Each sector has an allocated space for a market complex comprising multiple shops.  Some of the prominent market complexes are:
 Sector 8 market - Famous for Supreme Bakery and a host of other shops ranging from mobile shops to departmental stores
 Sector 9 market - With Sangam Complex (PVR and Starbucks) and PPC.
 Sector 12 market 
 Sector 6, Mohan Singh market - Famous electronics shopping centre
 Sector 1 market - famous for its chemist shops

R. K. Puram is also famous for its two weekly markets. The Friday Market happens every Friday on the road connecting the Office Complex outside Sector-1 and Mohammadpur. The Sunday Market which takes place every Sunday takes up the entire road between Sector-6 and Sector-7. Both markets host stalls of all kinds including fruits and vegetables, spices, clothes, leather goods, kitchen utilities and so on. Prices are totally negotiable and customers bargaining with vendors have become a common sight. The weekly markets attract large crowds most of them belonging to the middle and lower economic groups .

Overview
It is one of the oldest and larger developments in Delhi built for housing Central Government employees.  It is roughly rectangular, enclosed by Ring Road to the north, Outer Ring Road to the south facing Vasant Vihar, Rao Tula Ram Marg to the west and Africa Avenue to the east.  The north-eastern corner of this area is a separate commercial centre called Madam Bhikaji Cama Place.

It is subdivided into 13 "Sectors" which are named numerically from 1 to 13. Sector-13 is the only sector located on the other side of the Ring Road. Surprisingly, RK Puram does not have a Sector-11.  All the sectors are characterised by wide colony roads, sprinkling of parks/common areas, excellent greenery and decent street lighting.

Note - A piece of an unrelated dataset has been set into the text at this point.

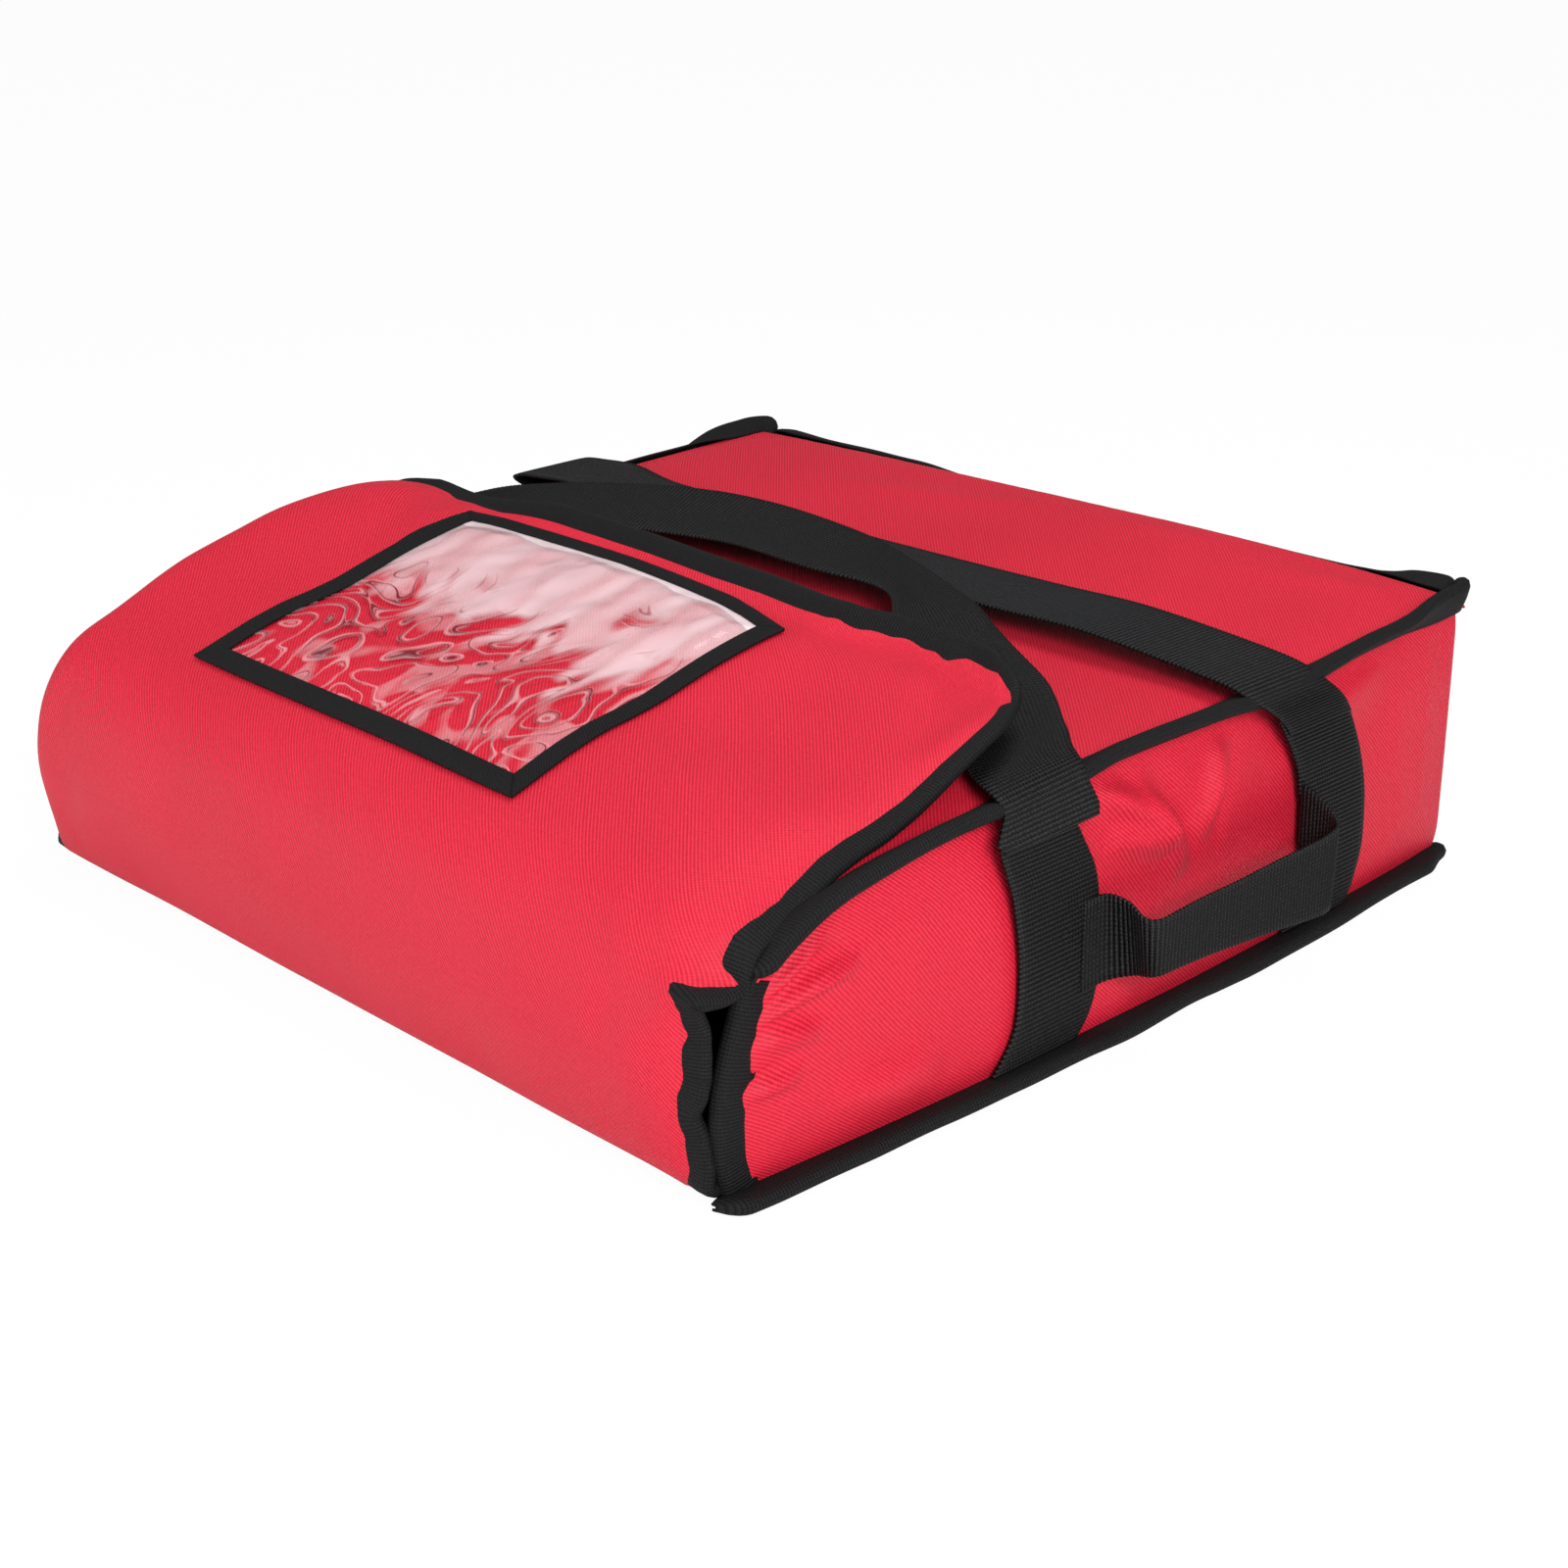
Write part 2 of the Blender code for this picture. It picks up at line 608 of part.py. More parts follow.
def front_strap_rails(end_x, end_y, end_slope):
    """Sewn strap on the wall, then the turn over the top edge and in to the loop."""
    near_y = FRONT_STRAP_Y + WEBBING / 2
    stations = []
    for z in spread(STRAP_FOOT_Z, STANDOFF_Z, 4) + [SEWN_Z]:
        stations.append((sewn_x(near_y, z), FRONT_STRAP_Y, z, WEBBING / 2, 0.0))
    edge = edge_height(FRONT_STRAP_Y - FRONT_LEAN)
    lean_half = slant_half(edge - SEWN_Z, FRONT_LEAN)
    for share in STRAP_RISE_SHARES:
        z = SEWN_Z + share * (edge - SEWN_Z)
        x = sewn_x(near_y, z) + (HANG_X - sewn_x(near_y, z)) * share
        half = WEBBING / 2 + (lean_half - WEBBING / 2) * share
        stations.append((x, FRONT_STRAP_Y - FRONT_LEAN * share, z, half, FRONT_EDGE_TILT * share / 2))
    edge_y = FRONT_STRAP_Y - FRONT_LEAN - WEBBING_THICKNESS
    turn = FRONT_EDGE_Z - edge - EDGE_STAND
    for share in STRAP_TURN_SHARES:
        bend = share * math.pi / 2
        x = HANG_X - turn * (1 - math.cos(bend))
        z = FRONT_EDGE_Z - turn * (1 - math.sin(bend))
        stations.append((x, edge_y, z, lean_half, FRONT_EDGE_TILT * (1 + share) / 2))
    start_x = HANG_X - turn
    end_half = slant_half(1.0, end_slope)
    for share in spread(0.0, 1.0, 5)[1:]:
        x = start_x + (end_x - start_x) * share
        y = edge_y + (end_y - edge_y) * share ** STRAP_SWEEP_POWER
        z = FRONT_EDGE_Z + (LOOP_END_Z - FRONT_EDGE_Z) * share ** 2
        half = lean_half + (end_half - lean_half) * share
        stations.append((x, y, z, half, FRONT_EDGE_TILT + (LOOP_END_TILT - FRONT_EDGE_TILT) * share))
    return rails_from(stations)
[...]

RK Puram also has its fair share of religious places including Ayyappa Temple in Sector-1, St Thomas Church in Sector - 2, Gurudwara in Sec-3, famed Yoga Centre named Shri Siddha Gufa Yog Shikshan Kendra, Gurudwara in Sector-5 and Jain Mandir in Sector - 4, Malai Mandir and Kali Bari temple in Sector - 7 and Venketeswer Temple, Masjid Haji Langa in Sector-3.  Apart from these, there are a number of temples, Gurudwaras, mosques and churches sprinkled across this area.

Connectivity
R. K. Puram is well connected to different parts of the city by buses of the Delhi Transport Corporation. Most common routes through R K Puram include:
  610 from Anand Parbat to R.K Puram
  624 from Munirka to Anand vihar
  336 from Munirka to vivek vihar terminal  
  623 from Vasant Vihar to Shahdara, 
  544 from Sector-1 R. K. Puram to Badarpur, 
  511 from Badarpur MB road to Dhaula kuan
  448 from Punjabi Bagh to Hamdard nagar
  578 from Safdarung Terminal to Najafgarh
  727 from Palam Gaon to JLN Stadium
  764 from Nehru Place to Najafgarh, 
  680 from Ambedkar Nagar to Secretariat Building, New Delhi, 
  711 from Janakpuri to Sarai Kale Khan, 
  611 from Dhaula Kuan to Mayur Vihar, 
  604 from Vasant Kunj to New Delhi Railway Station 
  621 from Purvanchal Hostel to Mori Gate 
  620 from Hauz Khas to Shivaji Stadium.
  623A from Vasant Vihar to Anand Vihar Bus Terminal.
  511 from Badarpur to Dhaula Kuan
  OMS
  TMS
A special bus service also plies from Sector-1 R. K. Puram to Gurgaon.

R. K. Puram lies on the Janakpuri-Botanical Garden line with a station at Munirka and on the Mukundpur-Yamuna Vihar line with a station at Sarojini Nagar, Bhikaji Cama Place and Moti Bagh station. Both Lines are well connected with   Delhi Metro Feeder Bus Service as well as DTC Buses. Now, Magenta line stations are operational and Pink Line is also operational now which facilitates to the R.K.Puram connecting it with INA. Lajpat Nagar with the Pink Line.